Written resolution vs meeting minutes: pick what the governance framework supports
Some entities allow decisions by written resolution (circulating resolution) widely; others require a proper meeting record for certain matters (notice/quorum/voting recorded). Even where written resolutions are allowed, some stakeholders (notaries/banks) may still prefer:
- clear evidence of quorum,
- identification of chairperson/secretary,
- and a clean record of votes/consents.
Best practice: if there’s any doubt, use a meeting-style minute format (even if signed as a written resolution), because it tends to satisfy more reviewers.

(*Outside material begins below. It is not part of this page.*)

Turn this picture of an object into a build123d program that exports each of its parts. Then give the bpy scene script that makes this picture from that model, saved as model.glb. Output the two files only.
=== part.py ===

Consolidated vs separate resolutions: “one document” is not always efficient
A single consolidated resolution looks tidy, but it increases rejection risk because:
- one weak clause can contaminate the whole pack, and
- some authorities want separate approvals (especially when actions are filed at different stages or on different portals).
Practical rule of thumb:
- Use separate resolutions when actions are likely to be filed separately (e.g., appointment/authority update first, then amendment, then transfer).
- Use a consolidated umbrella resolution only when all actions will be filed together and the authority is known to accept bundled approvals.
A safe compromise is a modular pack: one umbrella resolution + annexed “Action Resolutions” (A, B, C) that can be detached and filed independently.
Authorities don’t just review wording—they review “packaging”
Even well-drafted resolutions get bounced for technical reasons. Common triggers include:
- signatory capacity wording doesn’t match the registry record (director vs manager vs authorised signatory)
- inconsistent entity name (English/Arabic) or inconsistent licence/registration numbers
- missing attachments referenced in the resolution (e.g., amended MOA, structure chart, signing authority schedule)
- missing certification (e.g., “Certified True Copy” stamp/wording) where expected
- lack of clarity on effective date and implementation authority (“authorised to sign and file all documents…”)
- mixing multiple entities in one resolution (each entity should generally approve its own actions)
Treat “format” as a jurisdiction-specific template library
The easiest way to avoid reinvention is to maintain a small internal library:
- Mainland template set (board minutes + shareholder resolutions + signatory authorisation)
- Free zone template set per zone (since many have their own quirks/forms)
- DIFC/ADGM style template set (often more “company-law” structured in tone and sequencing)
Each template should contain fixed fields your team never forgets: entity details, meeting mechanics (notice/quorum), resolution numbering, sign blocks, capacity wording, and the standard implementation clause (“authorised to sign, submit, and do all acts necessary…”).
Don’t ignore the “second reviewers”: notary and bank
Even if the licensing authority accepts a resolution, a notary or bank may still ask for:
- notarised resolutions,
- specific wording for authorising signatories,
- or stricter identity/authority evidence.
So the goal is not merely “registry-acceptable”—it’s ecosystem-acceptable.
A simple “no-bounce” checklist
Before submitting any resolution pack, sanity-check:
- Correct approving body (board vs shareholder)
- Correct decision form (written vs meeting-style minutes)
- Clear signatory capacity aligned with registry record
- Consistent English/Arabic naming (where applicable)
- Attachments included and referenced correctly
- Modular structure so parts can be filed without redoing everything
- Implementation authority clause included (sign/file/submit)
Done this way, “format mismatch” stops being a recurring drama and becomes a predictable, template-driven process—exactly what corporate admin should be.
(General information only; requirements can vary by authority and entity constitution, and specific advice depends on the facts.)